Not to worry, in either case. The Siegfried Sassoon Fellowship has the good fortune to be associated with a man who, despite his quip to the effect that "most people think I died in 1919", still had some of his greatest achievements ahead of him when the Great War ended. We will have centenaries to celebrate for many years to come, and, who knows, by the centenary of his death in 2067, his work may be attracting an even bigger audience than it already does, but for quite different reasons.
By the time the war ended in 1918, many of the great war poets had sung their song and passed away. Isaac Rosenberg, Rupert Brooke, Edward Thomas, and many lesser-known but equally talented poets had fallen in battle and would never write another poem. Wilfred Owen's work remained to be discovered by the global audience it now has, but that event was not too far away. Sassoon, meanwhile, was struggling for inspiration; he might well have thought that the most meaningful period of his life was over.
Yet it was only now, right at the end of the war, that he became personally acquainted with two figures who would be of major importance to him: Thomas Hardy and T E Lawrence. These meetings were perhaps a little overshadowed, in these immediate post-war years, by the loss of two men who might have given him some guidance for the future - Robert Ross, who died in October 1918, and William Rivers, who died in 1922. Both deaths were very sudden, and floored Sassoon, their emotional effect being as great as the wartime deaths of close friends like Owen and David Thomas. The new friends he made over the years never quite made up for the losses; how could they?
He did not know it, but this was to be the period when he discovered the depths of his literary talent and fulfilled the early promise of his war poetry. To Sassoon, writing a popular memoir cannot have seemed such a great achievement. Memoirs of a Fox-Hunting Man, though it won literary prizes and went so quickly onto school syllabuses that his own son found himself studying it for O-level, did not make its author particularly proud. Sassoon said that "my real biography is in my poetry", but this can only be true if one takes into account all the lesser-known poems from the post-war period as well as the classic war poems.

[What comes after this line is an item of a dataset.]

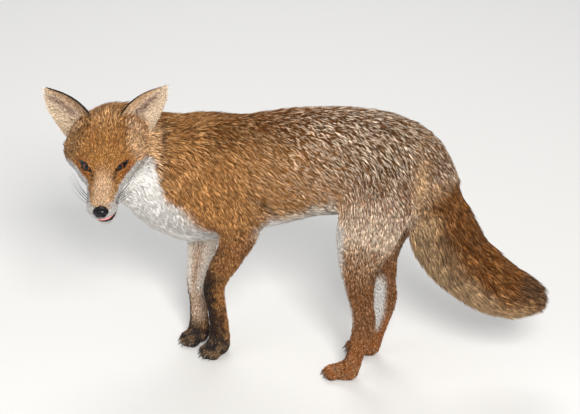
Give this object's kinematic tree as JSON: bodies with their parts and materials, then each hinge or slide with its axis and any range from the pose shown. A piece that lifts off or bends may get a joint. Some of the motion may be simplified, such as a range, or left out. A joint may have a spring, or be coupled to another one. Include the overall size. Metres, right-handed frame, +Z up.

So we may not go on celebrating centenaries quite as busily as we have been doing these past few years (which will be something of a relief for anyone involved in organising commemorative events), but there will still be notable achievements for us to mark: the publication of Owen's Poems in 1920, edited by Sassoon with the indispensable assistance of Edith Sitwell; Sassoon's involvement with the South Wales miners' strike of 1921; and of course the publication of Memoirs of a Fox-Hunting Man in 1928. Perhaps the latter centenary will be a good opportunity to get together with the Robert Graves Society, who will undoubtedly be recognising the centenary of the publication of Graves' war memoir, Good-Bye to All That (in which Sassoon so prominently features) in 2029. Thank you, Sig, for keeping us so busy.